I don’t mean to sound despairing. It’s not that we
had such a bad year ourselves, not at all. My family, both immediate and
extended, stayed safe and healthy and well. We took some great vacations,
accomplished some satisfying work, and saw the kids be both happier and more
academically successful in school than we ever would have dared hope.
But I’m afraid for the most part this is just the reality of middle
age catching up with us. Statistically, we are destined to lose more friends in
the upcoming years than we did in the preceding ones. And the world doesn’t
appear to getting safer or saner or fairer, either nationally or globally.
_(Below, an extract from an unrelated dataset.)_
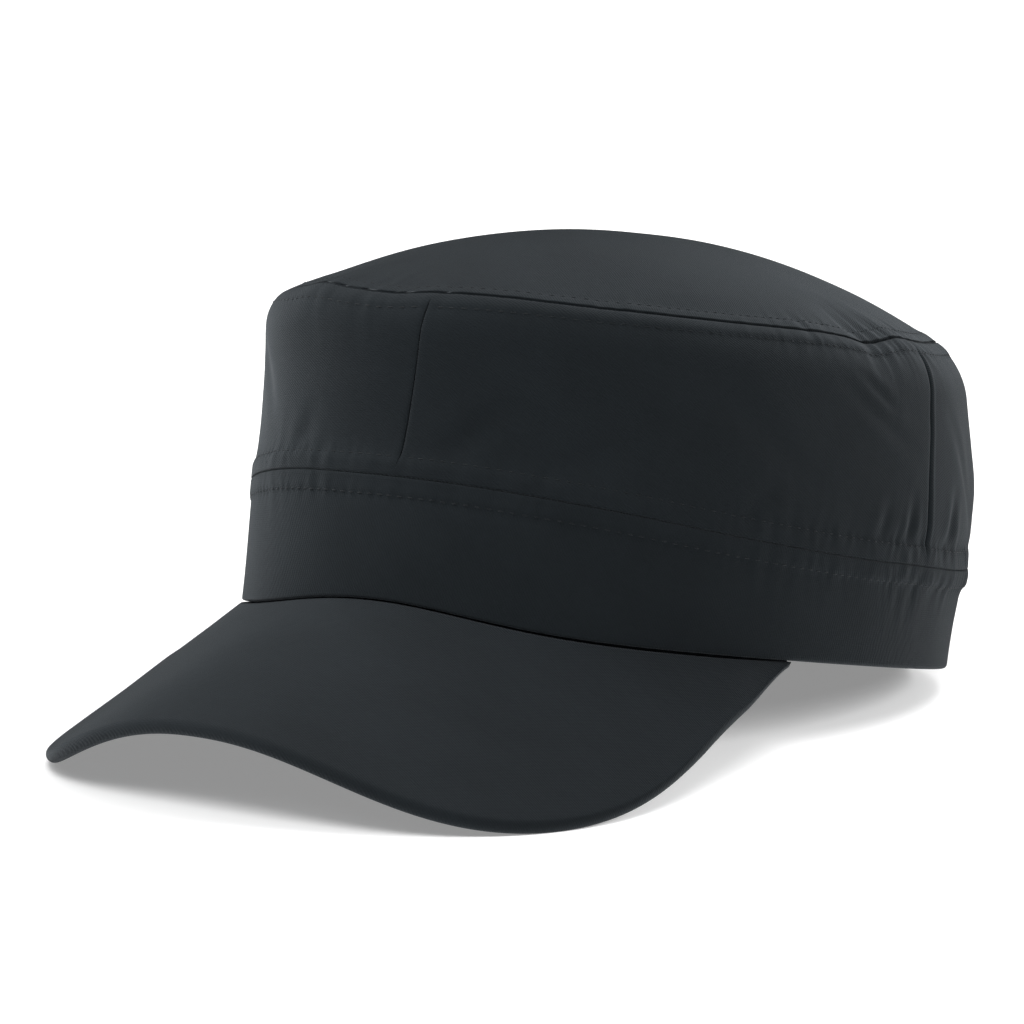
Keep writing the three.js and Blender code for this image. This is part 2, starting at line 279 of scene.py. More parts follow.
def smooth_table(value, places, amounts):
    """The amounts of a short table joined by a smooth curve that never overshoots."""
    places, amounts = shaped(places), shaped(amounts)
    slope = np.diff(amounts) / np.diff(places)
    tangent = np.zeros(len(places))
    both = slope[1:] * slope[:-1] > 0
    tangent[1:-1][both] = 2 * slope[1:][both] * slope[:-1][both] / (slope[1:] + slope[:-1])[both]
    tangent[0], tangent[-1] = slope[0], slope[-1]
    i = np.clip(np.searchsorted(places, value, side="right") - 1, 0, len(places) - 2)
    width = places[i + 1] - places[i]
    t = (value - places[i]) / width
    start = (1 + 2 * t) * (1 - t) ** 2 * amounts[i] + t * (1 - t) ** 2 * width * tangent[i]
    end = t * t * (3 - 2 * t) * amounts[i + 1] + t * t * (t - 1) * width * tangent[i + 1]
    return start + end


# Oval of the head opening


def around(angle, line):
    """A value that runs smoothly from front over the sides to back."""
    a = np.radians(angle)
    front, side, back = line["front"], line["side"], line["back"]
    mean = (front + 2 * side + back) / 4
    return mean + (front - back) / 2 * np.cos(a) + (front - 2 * side + back) / 4 * np.cos(2 * a)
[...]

If we are as fortunate as we’ve been in the past year, 2013
won’t bring tragedies or losses too close to home. But that’s not a resolution;
it’s a fervent hope. Things will happen, both good and bad. And while I don’t
mean for my lack of resolutions to sound like, well, a lack of resolution, or a
sense of passivity, I think better than making resolutions or setting goals for
the upcoming year will be thinking about my reactions and responses.
I can’t resolve to keep these things from happening; I can
just hope to keep improving in the way I respond to them: to be ever more
helpful, compassionate, understanding, proactive.
It’s not really what I’d call a resolution. But right now,
it feels like the most useful thing I can do.